TV5Monde : Que dit justement le droit international sur ces exactions ?
Jean-Francois Corty : La force occupante a une responsabilité : elle est censée maintenir l'accès aux droits et aux soins, y compris lors de l’emploi de stratégies de sièges. Ces sièges, à Gaza comme dans certaines villes de Cisjordanie, sont normalement encadrés par le droit international humanitaire, ce qui n’est pas respecté. Il faut laisser évacuer les blessés, laisser entrer de la nourriture, de l'aide…
Les destructions massives de structures essentielles et les contraintes qui pèsent sur les acteurs humanitaires sont également en rupture avec le droit international humanitaire. Ces éléments sont observés, documentés, mais pas dénoncées pour autant par une bonne partie de la communauté internationale.
Le droit international est bafoué en Cisjordanie, et bien sûr à Gaza. Face à ça, les Occidentaux sont sur un « deux poids, deux mesures » assez flagrant par rapport à la guerre en Ukraine.
(Re)lire : Violences en Cisjordanie occupée : l'ONU gravement préoccupée
TV5Monde : Comment interprétez-vous les réactions – ou manque de réactions – occidentales ?
Jean-Francois Corty : Les Occidentaux, qui soutiennent l’État d’Israël, devraient être un peu plus regardants, et contester les lois qui restreignent la capacité des ONG à intervenir ou augmenter les financements d’une aide de plus en plus nécessaire.
Nous avons le sentiment qu'il y a une annexion et colonisation accélérée, avec un impact humain dramatique et des difficultés pour les acteurs de l'aide qui rendent la situation explosive. La situation nécessite, de notre point de vue, des prises de position beaucoup plus fortes de l'Europe aujourd'hui.
On n’a pour l’instant que quelques balbutiements disant qu'ils sont inquiets de ce qui se passe.

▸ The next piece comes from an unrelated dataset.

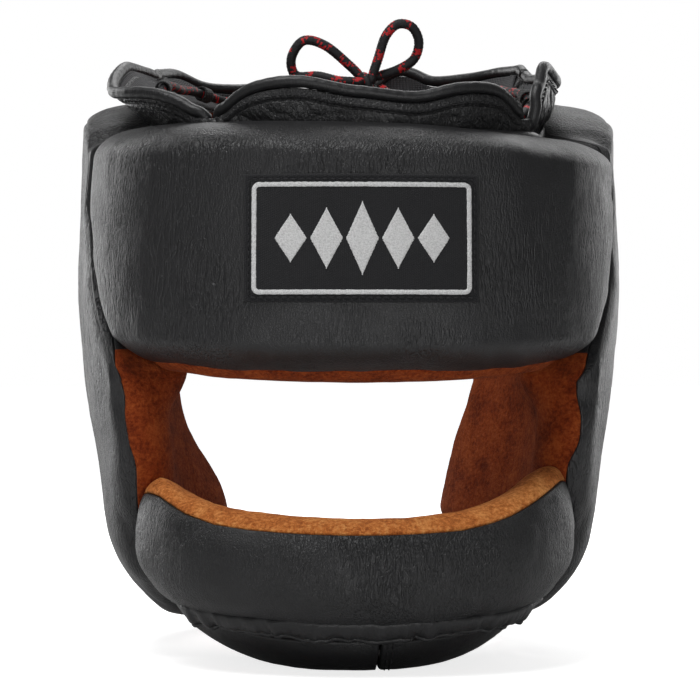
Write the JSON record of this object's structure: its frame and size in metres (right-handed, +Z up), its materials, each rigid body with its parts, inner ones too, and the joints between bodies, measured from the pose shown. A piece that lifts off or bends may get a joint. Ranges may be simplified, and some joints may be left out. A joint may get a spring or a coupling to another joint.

Le futur chancelier allemand a de son côté déclaré être prêt à recevoir le Premier ministre israélien, qui est sous le coup d'un mandat d'arrêt de la Cour pénale internationale (CPI).
Ce qui se joue aujourd'hui a trait à la remise en question mondiale des juridictions internationales, allant de la CPI à la CIJ. Ces institutions ont été mises en place au lendemain de la Seconde Guerre mondiale, pour limiter les drames humains massifs. Mais des Occidentaux sont prêts à faire des exceptions, affaiblissant ainsi le droit international humanitaire.
La plupart des acteurs occidentaux utilisent davantage le droit international comme un outil de domination que de justice. Ça affaiblit tous ces mécanismes de prévention des drames humains. La Cisjordanie en constitue un nouvel exemple typique.